If there is a way of summing up the feeling and atmosphere of Sally Shapiro’s music, then it is the bittersweet feelings of childhood love; of having met someone on holidays, and then having to come home at the end of the summer break, unsure of whether you’ll ever see them again.
These are themes that have been explored to their fullest through three full albums, many singles, and side releases. A good example would be ‘Casablanca Nights’ which began life as an instrumental track called ‘The Stones are Blasted’ on Johan’s solo ambient album The Mountain Lake. From there, it was reworked with lyrics for Italo disco singer Alan Cook by Johan, Roger, and Steve Moore through his Lovelock alias. Finally, Sally recorded a beautiful version of it, using exactly the same lyrics, but the meaning of the song changing completely with this shift in gender.
It’s also a testament to how well regarded Sally Shapiro is regarded within the independent dance music scene to hear the number of different remixes that have been made by friends and fellow musicians: Rude 66, the great Bodgan Irkuk aka Bulgari; from New York the Juan Maclean, the hauntologically mysterious Jon Brooks from England, Dutch theatre composers/nu-disco-ers Elitechnique, Lindström from Norway, and the legendary Alexander Robotnick — to name only a few.
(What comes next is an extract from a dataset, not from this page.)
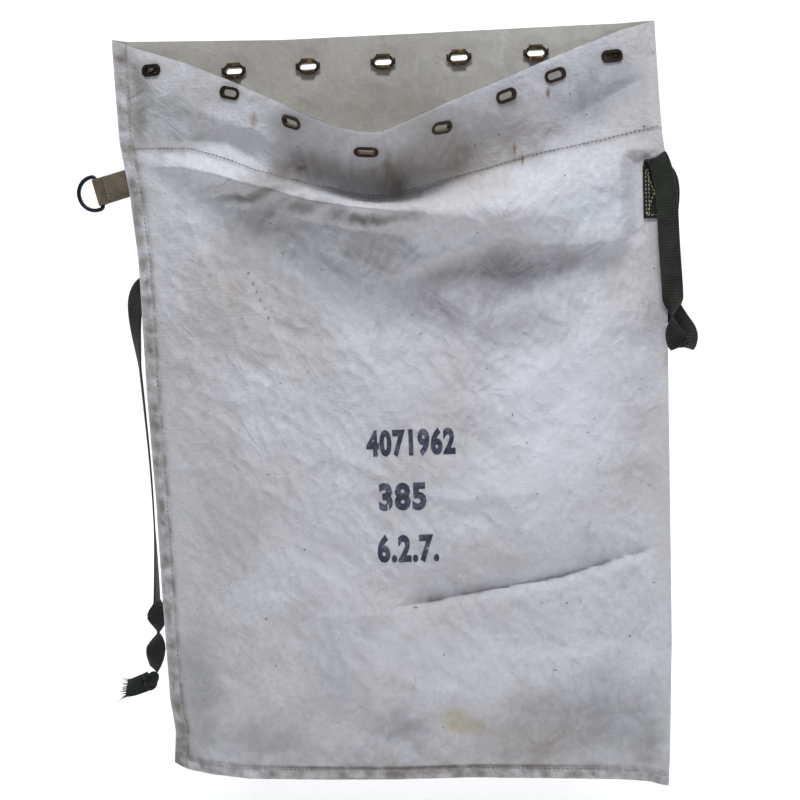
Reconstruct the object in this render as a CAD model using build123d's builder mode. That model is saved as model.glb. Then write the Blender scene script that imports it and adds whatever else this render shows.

Over the last five years, Sally Shapiro has been working more with synthwave/chillwave producers, a sound that is quite different to Italo disco, but still has its roots in eighties music. And though I haven’t really covered this area of their work as much, they have been involved with people like Mitch Murder from their native Sweden, who this final release has been created with, as well as Tommy ’86 from France.
But I also noticed that this latest release has a remix by Ben Macklin the guy behind Duett — and though it isn’t out yet, I think it will definitely be worth checking out, as both Ben and Johan have explored very similar musical territory of the late eighties in their past work.
‘If You Ever Wanna Change Your Mind’ will come out on May 12 through Fika Recordings.
— Sally, your sweet voice will be missed, as will your cascading arpeggios, Johan!